Brazilians these days, even the most humble of them, seem always to be stuck
in endless installment payments. The other side of the coin is that modern life’s
little gadgets are quickly arriving in many more houses than ever.
Carlos Emmanuel da Fonseca Barreto
In July 1994, the Real Plan controlled an inflation rate that haunted the Brazilian economy for many decades. The
first reaction to this episode was a boost in investments, consumption and sales. But it also changed consumer
behavior due to the increase in average purchasing power. Brazil contains a large lower-class population that for a long time
has felt deprived of technological advancements. Today, firms are learning to adapt themselves to this new consumer
class, creating conditions for purchases and offering new products totally focused on their needs.
In a one-bedroom house in a Rio slum a family of five might live on a $410 monthly income. The introduction of
the real did not help them afford a bigger home, but for sure helped them live a little more comfortably. They no
longer need to watch television at their neighbors; they may listen to compact discs; they now cook on a brand new
stove; and they keep their clothes inside a recently purchased four-door closet.
None of this was a gift from generous entrepreneurs or politicians. In the new Brazilian economic setting,
without inflation, the lower level portion of the population learned how to budget their earnings and the companies
discovered the consumption power of this class. The real brought an increase in the average Brazilian standard of living.
Day-to-day life is still hard for these people, but they can buy a lot more than in the past.
The rise of the lower classes purchasing potential was recently tested by a survey conducted by the Brazilian
consulting firm Target. The survey indicated that the annual per capita consumption of the social classes C, D and E (families
with earnings up to $1,120 monthly) increased almost four fold, from $225 in 1983 to $880 today.
It is important to notice that the lowest class, known as E, was the biggest winner changing from an $8 monthly
earning to $252 in the last 13 years. According to Target, in 1983 this new purchasing power represented 11% of the
total country’s consumption. In the real era, they represent 36% of the national consumption.
This figure encompasses 101 million
workers who in 1996 will spend $89 billion. The most important factors
contributing to this increase are the price stability, availability of
credit and cheaper but better products. Until now, in Brazil a cheap
product was synonymous with a bad product. Since 1994, however,
companies have been working to change this equation.
Japan’s Sanyo, for example, formed a joint venture with the American firm Newtech to produce in Brazil
electronic equipment with good quality at lower prices. They are investing $10 million to manufacture modern designed
products. An important economic theory says that when consumers raise their incomes, the first thing that they look for is
better quality. Contrary to what happens to the elite, the lower classes know the real value of money. They do not just
look for cheaper prices. They may pay a little bit more for a product if they consider it to be of better quality.
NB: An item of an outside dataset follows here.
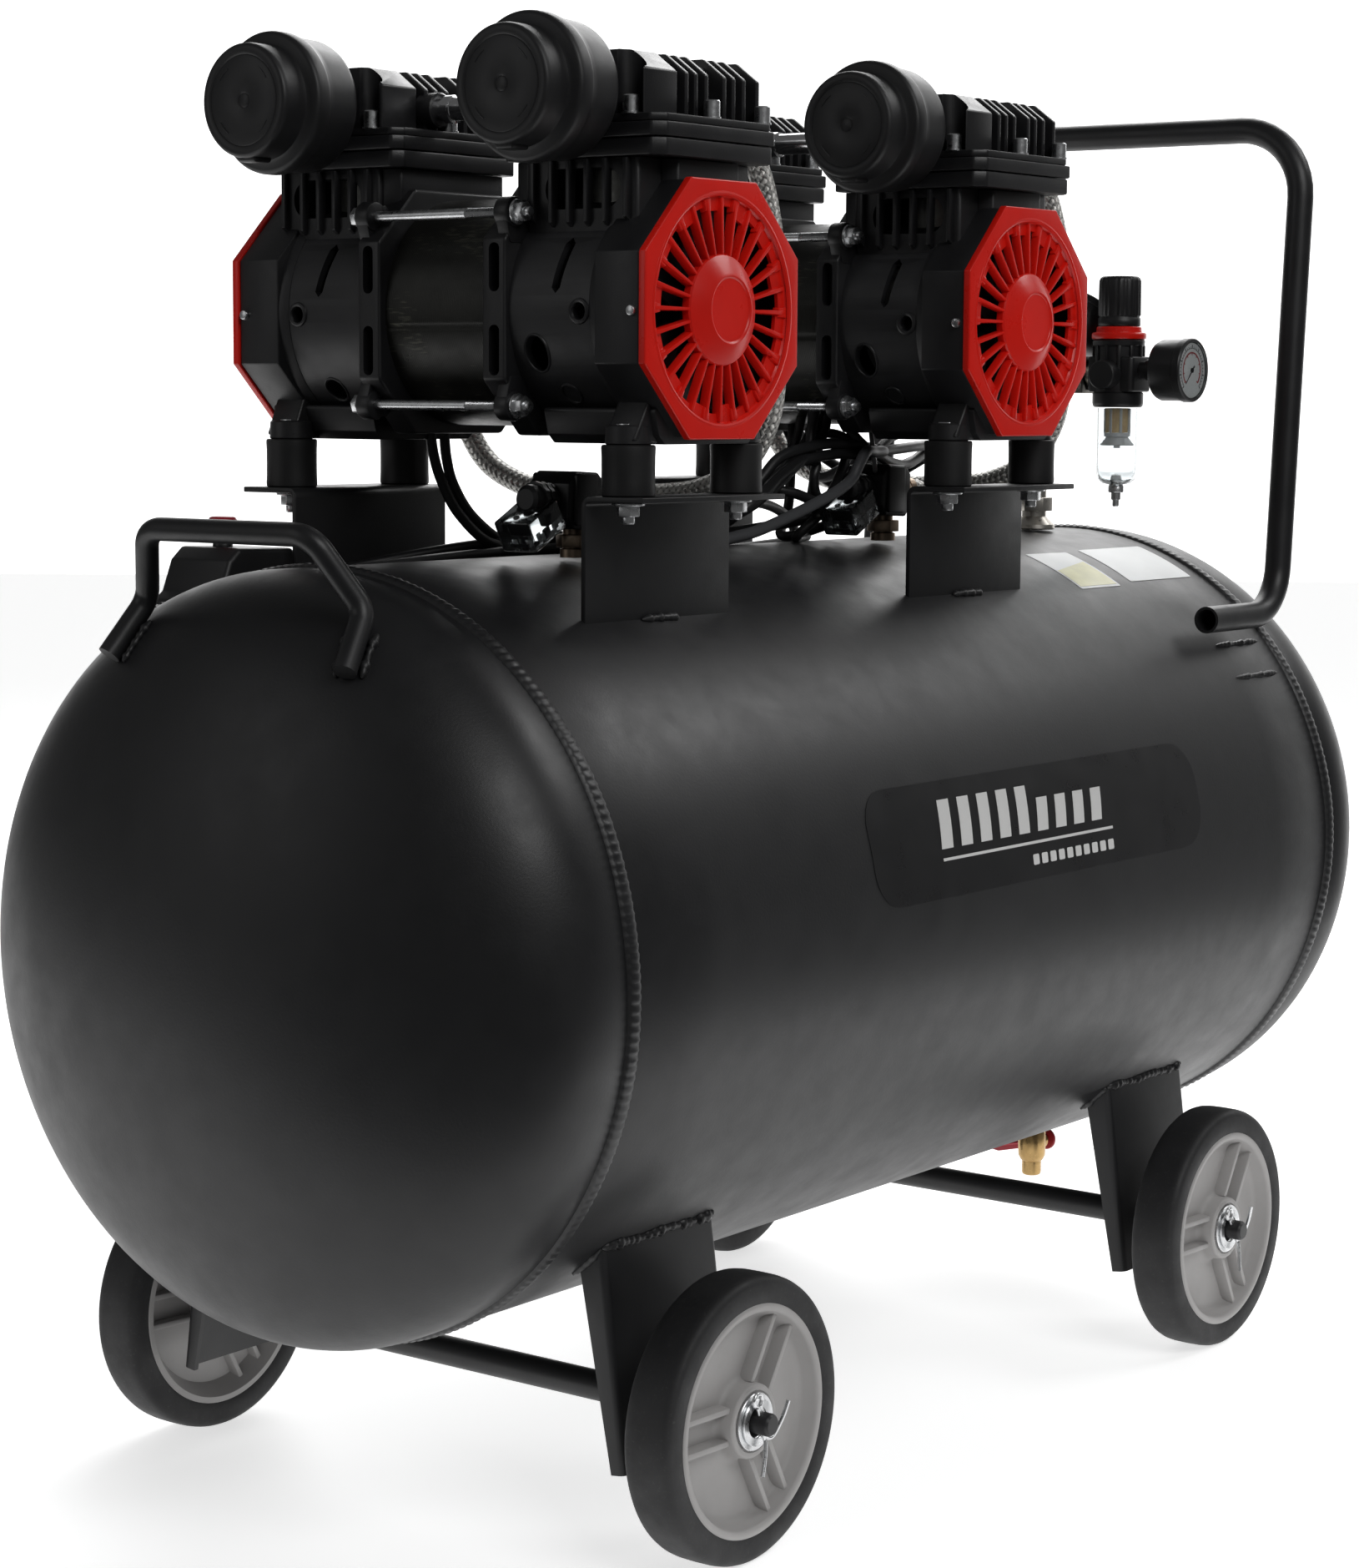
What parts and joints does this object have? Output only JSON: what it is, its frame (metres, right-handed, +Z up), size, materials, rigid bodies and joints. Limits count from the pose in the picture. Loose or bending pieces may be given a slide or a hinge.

In foodstuff alone, the classes C, D and E will spend $27 billion during 1996. This means a better diet through
the purchase of healthier food. Imported products also contributed to this improvement in eating habits. It
created competition forcing prices to decline and quality to increase.
Arthur Sendas, President of a large supermarket chain which carries the name of his family, confirmed that
sales increased 15% on average since the adoption of the Real. According to Sendas, “Families with earnings up to $350
a month experienced an increase in their purchasing power and therefore, they were able to invest in what they
consider to be most important: food.”
Target’s survey also pointed to an increase in credit. The lower-paid consumer rarely buys with cash. Moreover,
for that fact, they are the ones with better credit ratings. Because they need good credit to live. According to Nelson
Assad, director of Fininvest Credit, people earning as little as $100 a month are getting credit, while in the past, they
weren’t considered before they made at least $300 a month. Fininvest manages $340 million in credit today and plans to
double this amount by year’s end.
Target’s research showed that in 1995 credit sales skyrocketed. There were, for example, 830 thousand CD
players sold, a 69.9% increase when compared to the previous year. The number of TV sets sold jumped 23% during the
same period, representing the sale of 6.1 million televisions. Close to 475 thousand air conditioners were also
purchased which represented a growth of 83% in this segment.
If the earnings of these sectors of the population are limited, the same cannot be said about their desire to
consume. The crucial dilemma is to find a monthly payment that fits into their budgets.
Cristina Oliveira, a housekeeper in São Paulo, for example, earns a salary of $450 from which she reserves $250 to
pay her monthly credit bills. Says Oliveira, “As soon as I finish paying for one product, I buy another one.”
This is what the market calls bicycle: the habit of pedaling from one credit bill to another. Moreover, this habit
helps to reduce bad debts as the need to survive takes a different dimension. Even though interest rates are still very
high, it is now a secondary problem to borrowers and lenders.